Can you restate the records below word for word?

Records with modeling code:
------------------------------
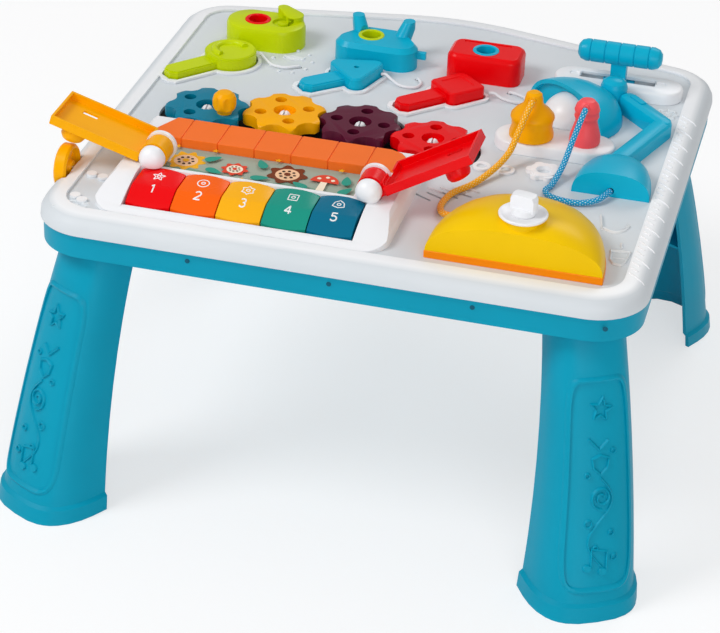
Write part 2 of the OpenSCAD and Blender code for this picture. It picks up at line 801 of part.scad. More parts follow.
module gear_posts() {
  color("white") up(dz)
    for (c = gear_c)
      translate([c[0], c[1], 0]) difference() {
        union() {
          up(tray_z - 3) cylinder(r = 2, h = 4);
          up(tray_z) cylinder(r = 8, h = gear_z - 0.05 - tray_z);
          cylinder(r = post_r, h = gear_t - 4.5);
          up(gear_z + gear_t - 4.85) turned([[0, 0], [post_r + 0.7, 0], [post_r + 0.7, 0.8],
            [post_r - 0.6, 3], [post_r - 2.4, 4.2], [0, 4.4]]);
        }
        translate([-0.7, -8, gear_z + 0.5]) cube([1.4, 16, 20]);
      }
}

function tooth(a) = gear_root + (gear_tip - gear_root) * pow(0.5 + 0.5 * cos(gear_n * a), 1.5);

module gear_blank(ph, ho) {
  up(gear_z) difference() {
    intersection() {
      linear_extrude(gear_t) rotate(ph)
        polygon([for (i = [0:159]) tooth(i * 2.25) * [cos(i * 2.25), sin(i * 2.25)]]);
      turned([[0, 0], [gear_tip - 1.4, 0], [gear_tip + 0.3, 1.6], [gear_tip + 0.3, gear_t - 2.6],
        [gear_tip - 1, gear_t - 1], [gear_tip - 3.4, gear_t], [0, gear_t]]);
    }
    up(-1) cylinder(r = post_r + run, h = 20);
    up(gear_t - 5) cylinder(r = 9, h = 6);
    for (i = [0:3])
      rotate(ph + ho + i * 90) translate([19.4, 0, -1]) cylinder(r = 4.8, h = 20);
  }
}

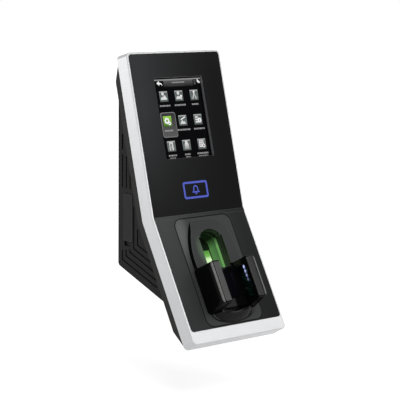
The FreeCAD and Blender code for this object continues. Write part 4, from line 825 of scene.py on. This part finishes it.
def board_group():
    """Green solder mask with paler copper runs and tinned dots under it."""
    tree, given, end = new_group("circuit_runs", [
        ("Mask", (0.01, 0.09, 0.035, 1)), ("Run", (0.03, 0.17, 0.07, 1)), ("Tin", (0.55, 0.55, 0.5, 1))],
        ["Color", "Height"])
    place = object_place(tree)
    turned = add_node(tree, "Mapping", Vector=place, Rotation=(math.radians(90), 0, 0)).outputs[0]
    runs = add_node(tree, "TexBrick", Vector=turned, Color1=(0, 0, 0, 1), Color2=(0, 0, 0, 1), Mortar=WHITE,
                    Scale=140.0, Mortar_Size=0.05, Mortar_Smooth=0.1).outputs["Color"]
    dots = add_node(tree, "TexVoronoi", Vector=place, Scale=220.0).outputs["Distance"]
    dot = calculate(tree, "LESS_THAN", dots, 0.16)
    plug(tree, end["Color"], mixed(tree, dot, mixed(tree, runs, given["Mask"], given["Run"]), given["Tin"]))
    plug(tree, end["Height"], calculate(tree, "MAXIMUM", runs, dot))
    return tree


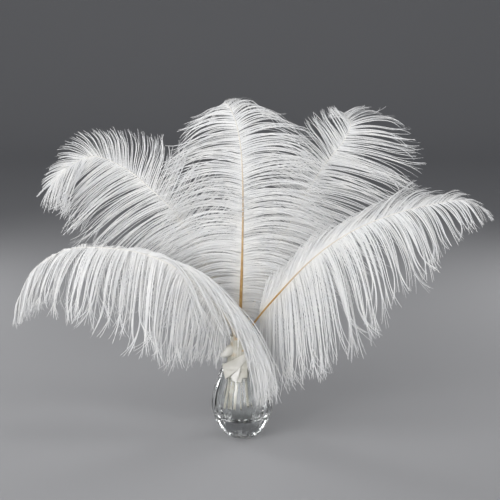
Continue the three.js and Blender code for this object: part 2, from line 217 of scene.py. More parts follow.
------------------------------
### THE SOLUTION
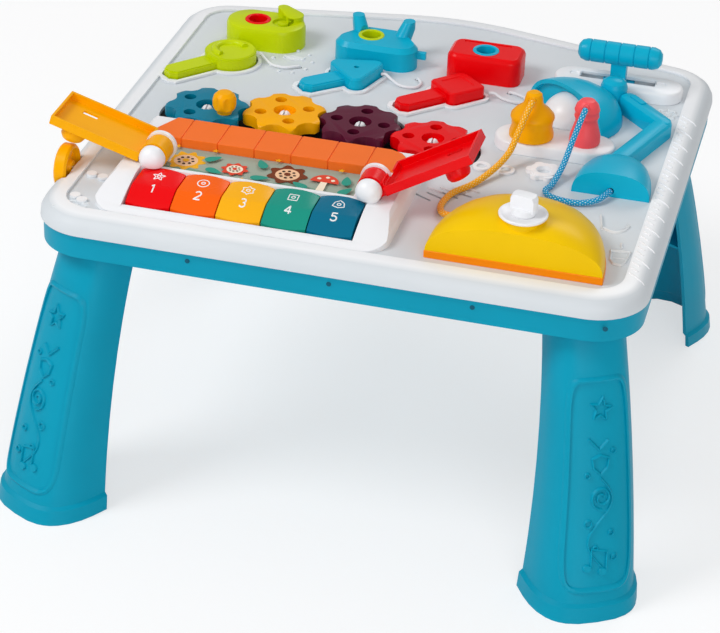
Write part 2 of the OpenSCAD and Blender code for this picture. It picks up at line 801 of part.scad. More parts follow.
module gear_posts() {
  color("white") up(dz)
    for (c = gear_c)
      translate([c[0], c[1], 0]) difference() {
        union() {
          up(tray_z - 3) cylinder(r = 2, h = 4);
          up(tray_z) cylinder(r = 8, h = gear_z - 0.05 - tray_z);
          cylinder(r = post_r, h = gear_t - 4.5);
          up(gear_z + gear_t - 4.85) turned([[0, 0], [post_r + 0.7, 0], [post_r + 0.7, 0.8],
            [post_r - 0.6, 3], [post_r - 2.4, 4.2], [0, 4.4]]);
        }
        translate([-0.7, -8, gear_z + 0.5]) cube([1.4, 16, 20]);
      }
}

function tooth(a) = gear_root + (gear_tip - gear_root) * pow(0.5 + 0.5 * cos(gear_n * a), 1.5);

module gear_blank(ph, ho) {
  up(gear_z) difference() {
    intersection() {
      linear_extrude(gear_t) rotate(ph)
        polygon([for (i = [0:159]) tooth(i * 2.25) * [cos(i * 2.25), sin(i * 2.25)]]);
      turned([[0, 0], [gear_tip - 1.4, 0], [gear_tip + 0.3, 1.6], [gear_tip + 0.3, gear_t - 2.6],
        [gear_tip - 1, gear_t - 1], [gear_tip - 3.4, gear_t], [0, gear_t]]);
    }
    up(-1) cylinder(r = post_r + run, h = 20);
    up(gear_t - 5) cylinder(r = 9, h = 6);
    for (i = [0:3])
      rotate(ph + ho + i * 90) translate([19.4, 0, -1]) cylinder(r = 4.8, h = 20);
  }
}

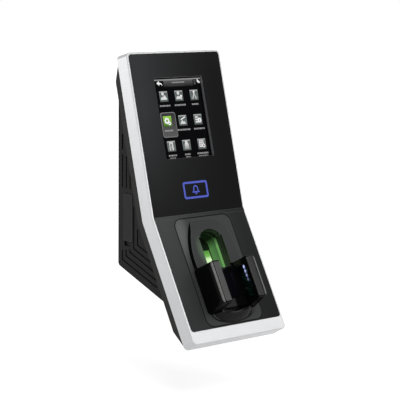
The FreeCAD and Blender code for this object continues. Write part 4, from line 825 of scene.py on. This part finishes it.
def board_group():
    """Green solder mask with paler copper runs and tinned dots under it."""
    tree, given, end = new_group("circuit_runs", [
        ("Mask", (0.01, 0.09, 0.035, 1)), ("Run", (0.03, 0.17, 0.07, 1)), ("Tin", (0.55, 0.55, 0.5, 1))],
        ["Color", "Height"])
    place = object_place(tree)
    turned = add_node(tree, "Mapping", Vector=place, Rotation=(math.radians(90), 0, 0)).outputs[0]
    runs = add_node(tree, "TexBrick", Vector=turned, Color1=(0, 0, 0, 1), Color2=(0, 0, 0, 1), Mortar=WHITE,
                    Scale=140.0, Mortar_Size=0.05, Mortar_Smooth=0.1).outputs["Color"]
    dots = add_node(tree, "TexVoronoi", Vector=place, Scale=220.0).outputs["Distance"]
    dot = calculate(tree, "LESS_THAN", dots, 0.16)
    plug(tree, end["Color"], mixed(tree, dot, mixed(tree, runs, given["Mask"], given["Run"]), given["Tin"]))
    plug(tree, end["Height"], calculate(tree, "MAXIMUM", runs, dot))
    return tree


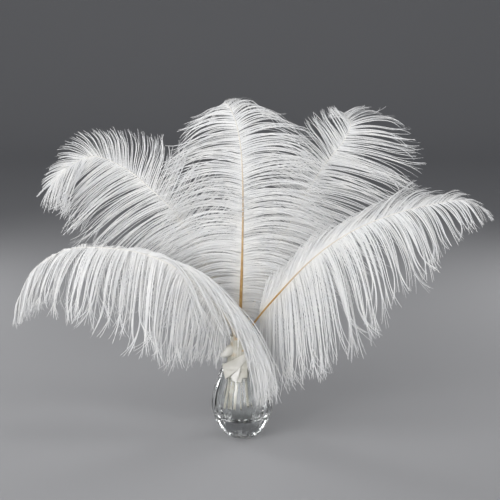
Continue the three.js and Blender code for this object: part 2, from line 217 of scene.py. More parts follow.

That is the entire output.